Buttressing the Request for Assistance system to catch peddlers of fake goods

  • February 22, 2021

If you went to a flea market in the days before the internet and were offered a pair of Vuarnet sunglasses for $10, you knew they were fake. Today’s counterfeiters are incredibly more sophisticated and difficult to catch than their 20th-century predecessors working in unregulated cash-only markets.

The ability to sell counterfeit goods in mainstream online marketplaces has levelled up the proliferation of counterfeit dealers that used to ply their trade in questionable settings, wrote May Cheng of Osler, Hoskin & Harcourt LLP in 2020. She noted that OECD numbers show “a staggering 154% increase in the international sale of counterfeit goods” between 2005 and 2015.

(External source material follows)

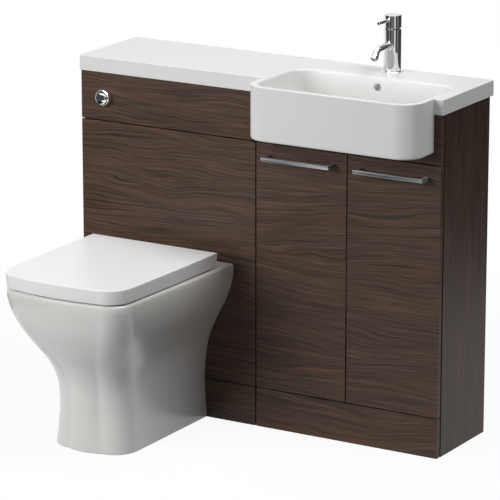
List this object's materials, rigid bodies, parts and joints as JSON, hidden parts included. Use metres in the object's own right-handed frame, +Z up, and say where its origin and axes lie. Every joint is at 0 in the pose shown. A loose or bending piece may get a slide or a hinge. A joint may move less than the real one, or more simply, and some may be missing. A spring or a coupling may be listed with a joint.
{
  "type": "toilet and basin combination unit",
  "caption": "Back-to-wall toilet and two-door vanity under one white worktop with a semi-recessed bowl, mixer tap and concealed cistern behind dark walnut panels.",
  "frame": {"origin": "centre of the overall box in plan, at floor level", "axes": "+X runs along the wall from the toilet to the basin, +Y points to the wall, +Z is up"},
  "size_m": [1.007, 0.752, 1.01],
  "materials": {
    "cast_marble": "gloss white cast marble",
    "pan_ceramic": "white glaze",
    "walnut": "dark walnut foil, satin, grain across the fronts and up the sides",
    "chrome": "polished",
    "satin_steel": "satin nickel",
    "zinc_steel": "zinc plated",
    "seat_plastic": "gloss white",
    "white_plastic": "moulded white",
    "rubber": "matte black"
  },
  "bodies": {
    "unit": {"basin_top": "cast_marble", "tap_body": "chrome", "tap_aerator": "zinc_steel", "tap_base_ring": "chrome", "tap_cartridge": "white_plastic", "tap_washer": "zinc_steel", "tap_stud": "zinc_steel", "waste_body": "chrome", "waste_nut": "white_plastic", "trap_body": "white_plastic", "trap_cup": "white_plastic", "trap_collars": "white_plastic", "trap_outlet": "white_plastic", "vanity_side_left": "walnut", "vanity_side_right": "walnut", "vanity_base": "walnut", "vanity_front_rail": "walnut", "vanity_back_rails": "walnut", "vanity_fascia": "walnut", "vanity_plinth": "walnut", "hinge_arms": "zinc_steel", "panel_brackets": "zinc_steel", "wc_side_left": "walnut", "wc_side_right": "walnut", "wc_upper_panel": "walnut", "wc_lower_panel": "walnut", "wc_plinth": "walnut", "wc_rails": "walnut", "cistern_tank": "white_plastic", "cistern_lid": "white_plastic", "flush_valve": "white_plastic", "fill_valve": "white_plastic", "flush_pipe": "white_plastic", "button_collar": "chrome", "button_nut": "white_plastic", "pan": "pan_ceramic", "pan_brackets": "white_plastic", "pan_screws": "zinc_steel", "seat_hinges": "chrome"},
    "door_left": {"door_left": "walnut", "handle_left": "satin_steel", "handle_screws_left": "zinc_steel", "hinge_cups_left": "zinc_steel"},
    "door_right": {"door_right": "walnut", "handle_right": "satin_steel", "handle_screws_right": "zinc_steel", "hinge_cups_right": "zinc_steel"},
    "links_left": {"hinge_links_left": "zinc_steel"},
    "links_right": {"hinge_links_right": "zinc_steel"},
    "seat_ring": {"seat_ring": "seat_plastic", "seat_buffers": "rubber"},
    "seat_lid": {"seat_lid": "seat_plastic"},
    "button_full": {"button_full": "chrome"},
    "button_half": {"button_half": "chrome"},
    "flush_seal": {"flush_seal": "rubber"},
    "fill_float": {"fill_float": "white_plastic"},
    "tap_stem": {"tap_spindle": "zinc_steel"},
    "tap_cap": {"tap_cap": "chrome", "tap_lever": "chrome"},
    "waste_plug": {"waste_plug": "chrome"}
  },
  "joints": [
    {"name": "door_left_hinge", "type": "hinge", "parent": "unit", "child": "door_left", "pos_m": [0.0065, 0.125, 0.4], "axis": [0, 0, -1], "range_deg": [0, 100]},
    {"name": "door_right_hinge", "type": "hinge", "parent": "unit", "child": "door_right", "pos_m": [0.4935, 0.125, 0.4], "axis": [0, 0, 1], "range_deg": [0, 100]},
    {"name": "hinge_links_left_turn", "type": "hinge", "parent": "unit", "child": "links_left", "pos_m": [0.0335, 0.1315, 0.4], "axis": [0, 0, 1], "range_deg": [0, 24]},
    {"name": "hinge_links_right_turn", "type": "hinge", "parent": "unit", "child": "links_right", "pos_m": [0.4665, 0.1315, 0.4], "axis": [0, 0, -1], "range_deg": [0, 24]},
    {"name": "seat_ring_hinge", "type": "hinge", "parent": "unit", "child": "seat_ring", "pos_m": [-0.25, 0.049, 0.42], "axis": [-1, 0, 0], "range_deg": [0, 94]},
    {"name": "seat_lid_hinge", "type": "hinge", "parent": "seat_ring", "child": "seat_lid", "pos_m": [-0.25, 0.049, 0.42], "axis": [1, 0, 0], "range_deg": [-94, 0]},
    {"name": "flush_button_full", "type": "slide", "parent": "unit", "child": "button_full", "axis": [0, 1, 0], "range_m": [0, 0.005], "stiffness_N_per_m": 600},
    {"name": "flush_button_half", "type": "slide", "parent": "unit", "child": "button_half", "axis": [0, 1, 0], "range_m": [0, 0.005], "stiffness_N_per_m": 600},
    {"name": "flush_seal_lift", "type": "slide", "parent": "unit", "child": "flush_seal", "axis": [0, 0, 1], "range_m": [0, 0.0205]},
    {"name": "fill_float_rise", "type": "slide", "parent": "unit", "child": "fill_float", "axis": [0, 0, 1], "range_m": [0, 0.045]},
    {"name": "tap_turn", "type": "hinge", "parent": "unit", "child": "tap_stem", "pos_m": [0.25, 0.337, 0.98], "axis": [0, 0, 1], "range_deg": [-45, 45]},
    {"name": "tap_lift", "type": "hinge", "parent": "tap_stem", "child": "tap_cap", "pos_m": [0.25, 0.352, 0.9805], "axis": [-1, 0, 0], "range_deg": [0, 20]},
    {"name": "waste_plug_slide", "type": "slide", "parent": "unit", "child": "waste_plug", "axis": [0, 0, 1], "range_m": [0, 0.01]}
  ],
  "couplings": [
    {"joint": "hinge_links_left_turn", "follows": "door_left_hinge", "ratio": 0.23834},
    {"joint": "hinge_links_right_turn", "follows": "door_right_hinge", "ratio": 0.23834},
    {"joint": "flush_seal_lift", "follows": "flush_button_full", "ratio": 4}
  ]
}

The availability of 3D printing and unverified but genuine-looking online marketplaces is only making that problem worse. According to Georgina Starkman Danzig, partner with Kestenberg Siegel Lipkus LLP and Chair of the CBA Intellectual Property Section, counterfeiting is a significant, global and ongoing problem. It impacts governance, public safety and the rule of law. It also has negative effects on the legitimate competitive advantage of intellectual property rights owners and repercussions for innovation, employment and long-term economic growth.

The CBA Intellectual Property Section, along with the Anti-Counterfeiting and Trade Offences Committee, support the Intellectual Property Institute of Canada’s White Paper on the Canadian Border Safety Agency and Request for Assistance Program (RFA), endorsing IPIC’s call for “stronger legislation and politics to buttress the RFA system and better combat counterfeiting in Canada.”

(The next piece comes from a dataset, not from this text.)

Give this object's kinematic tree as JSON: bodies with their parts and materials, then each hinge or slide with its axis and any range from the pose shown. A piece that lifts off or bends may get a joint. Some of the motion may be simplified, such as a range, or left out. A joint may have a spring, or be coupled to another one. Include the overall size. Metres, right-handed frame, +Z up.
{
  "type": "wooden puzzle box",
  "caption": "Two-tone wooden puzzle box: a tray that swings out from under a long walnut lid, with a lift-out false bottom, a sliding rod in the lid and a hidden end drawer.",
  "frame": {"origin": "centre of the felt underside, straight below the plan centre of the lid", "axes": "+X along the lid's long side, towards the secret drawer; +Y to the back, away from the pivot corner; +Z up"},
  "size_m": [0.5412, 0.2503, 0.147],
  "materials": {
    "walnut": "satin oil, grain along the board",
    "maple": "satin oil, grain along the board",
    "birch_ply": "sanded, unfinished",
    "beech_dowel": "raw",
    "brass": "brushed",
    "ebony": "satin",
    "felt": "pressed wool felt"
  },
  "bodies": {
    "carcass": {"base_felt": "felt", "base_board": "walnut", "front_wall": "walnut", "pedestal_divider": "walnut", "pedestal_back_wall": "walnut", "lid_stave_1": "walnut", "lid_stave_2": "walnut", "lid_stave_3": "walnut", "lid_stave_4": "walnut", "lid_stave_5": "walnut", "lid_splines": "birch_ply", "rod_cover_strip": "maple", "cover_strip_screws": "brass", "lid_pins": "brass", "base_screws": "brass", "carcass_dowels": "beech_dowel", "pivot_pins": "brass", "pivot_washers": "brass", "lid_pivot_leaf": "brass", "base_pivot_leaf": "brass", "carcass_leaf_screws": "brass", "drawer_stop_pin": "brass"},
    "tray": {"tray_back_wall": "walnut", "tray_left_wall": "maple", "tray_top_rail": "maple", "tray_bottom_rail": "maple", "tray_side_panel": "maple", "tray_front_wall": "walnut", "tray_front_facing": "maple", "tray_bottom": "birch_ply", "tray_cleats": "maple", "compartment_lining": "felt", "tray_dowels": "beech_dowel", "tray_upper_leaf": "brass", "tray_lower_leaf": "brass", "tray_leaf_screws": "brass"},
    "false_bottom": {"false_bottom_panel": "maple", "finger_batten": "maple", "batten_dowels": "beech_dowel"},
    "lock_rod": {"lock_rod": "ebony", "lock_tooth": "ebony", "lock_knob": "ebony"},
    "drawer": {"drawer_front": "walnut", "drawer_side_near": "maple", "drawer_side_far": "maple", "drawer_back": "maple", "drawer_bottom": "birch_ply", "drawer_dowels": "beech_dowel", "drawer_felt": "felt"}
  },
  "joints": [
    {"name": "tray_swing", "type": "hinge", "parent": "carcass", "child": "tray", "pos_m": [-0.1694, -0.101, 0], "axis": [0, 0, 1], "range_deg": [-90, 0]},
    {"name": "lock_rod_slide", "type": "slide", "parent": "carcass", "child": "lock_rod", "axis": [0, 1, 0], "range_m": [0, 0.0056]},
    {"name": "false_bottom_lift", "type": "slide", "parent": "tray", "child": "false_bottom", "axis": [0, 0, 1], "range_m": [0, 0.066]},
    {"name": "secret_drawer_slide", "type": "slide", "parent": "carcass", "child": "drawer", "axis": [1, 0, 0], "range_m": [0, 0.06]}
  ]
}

The RFA program was implemented in 2015, to empower customs officials to detain counterfeit trademark goods and pirated copyright works at the border. The CBA Section reviewed the program and concluded it was “cumbersome and placing disproportionate financial and procedural burdens on Rights Owners.”

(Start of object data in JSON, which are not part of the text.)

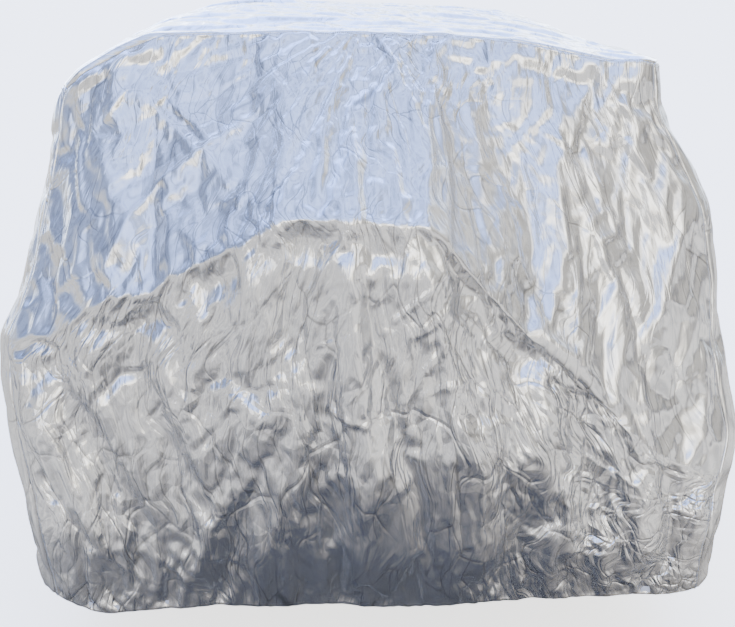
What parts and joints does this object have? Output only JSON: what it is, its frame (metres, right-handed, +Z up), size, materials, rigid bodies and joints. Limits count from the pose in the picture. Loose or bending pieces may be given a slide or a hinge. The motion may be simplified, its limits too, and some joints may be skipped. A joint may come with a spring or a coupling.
{
  "type": "car cover",
  "caption": "Fitted car cover of silver film-faced cloth, sewn from a top, rear, nose and side panels, draped over a compact off-roader with a rear-mounted spare wheel.",
  "frame": {"origin": "the point on the inside of the roof, in the middle of the car's width, where the car holds the cover up", "axes": "+Z up, +Y towards the car's nose, +X to the right as seen from behind the car"},
  "size_m": [2.0761, 4.537, 1.5782],
  "materials": {
    "silver_cloth": "creased silver film on thin cloth, satin gloss"
  },
  "bodies": {
    "root": {"top_panel": "silver_cloth", "rear_panel": "silver_cloth", "left_panel": "silver_cloth", "left_front_panel": "silver_cloth", "right_panel": "silver_cloth", "right_front_panel": "silver_cloth", "nose_panel": "silver_cloth"}
  },
  "joints": []
}
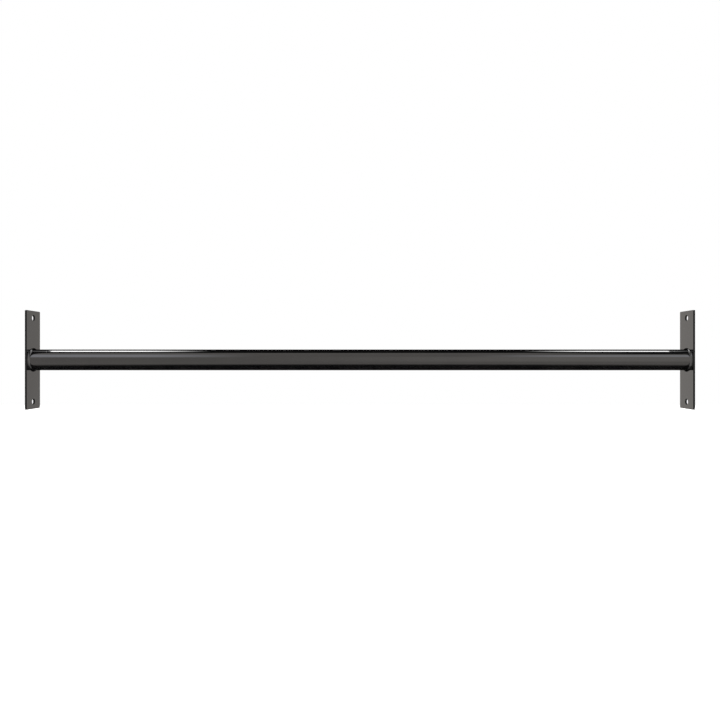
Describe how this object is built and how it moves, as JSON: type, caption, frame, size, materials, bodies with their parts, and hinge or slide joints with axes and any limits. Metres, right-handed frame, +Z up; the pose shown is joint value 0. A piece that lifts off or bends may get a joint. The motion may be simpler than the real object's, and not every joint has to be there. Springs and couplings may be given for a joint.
{
  "type": "pull up bar",
  "caption": "Straight round steel bar welded between flat drilled end plates, bolted between two posts or walls to hang from.",
  "frame": {"origin": "centre of the bar, on the tube's axis and midway between the plates", "axes": "+X along the bar to its right-hand end, +Y away from the front, +Z up along the plates"},
  "size_m": [1.006, 0.04, 0.15],
  "materials": {
    "black_coating": "gloss black coating over steel"
  },
  "bodies": {
    "root": {"grip_tube": "black_coating", "left_end_plate": "black_coating", "right_end_plate": "black_coating", "left_weld": "black_coating", "right_weld": "black_coating"}
  },
  "joints": []
}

The CBA Section endorses the RFA Paper’s submissions and recommendations including:

  • Rights Holders offering direct product identification training to CBSA officers via no- charge online webinars and in-person presentations
  • Appointing task dedicated customs officers with the detention of counterfeit goods being imported into, exported out of, or moving in-transit through, Canada
  • Allowing Rights Holders and their representatives to review and confirm information on file with CBSA with respect to their RFA
  • Simplifying renewal requests
  • Ensuring predictable and consistent expiry/renewal anniversaries for RFAs
  • Implementing a revenue neutral, simplified administrative procedure for abandonment and destruction, without judicial intervention, of uncontested counterfeit goods
  • Facilitating coordination and information-sharing among consenting Rights Holders implicated in the same import
  • Streamlining the recordal of publicly available information as between CIPO and CBSA with respect to changes in intellectual property ownership, validity and scope of rights.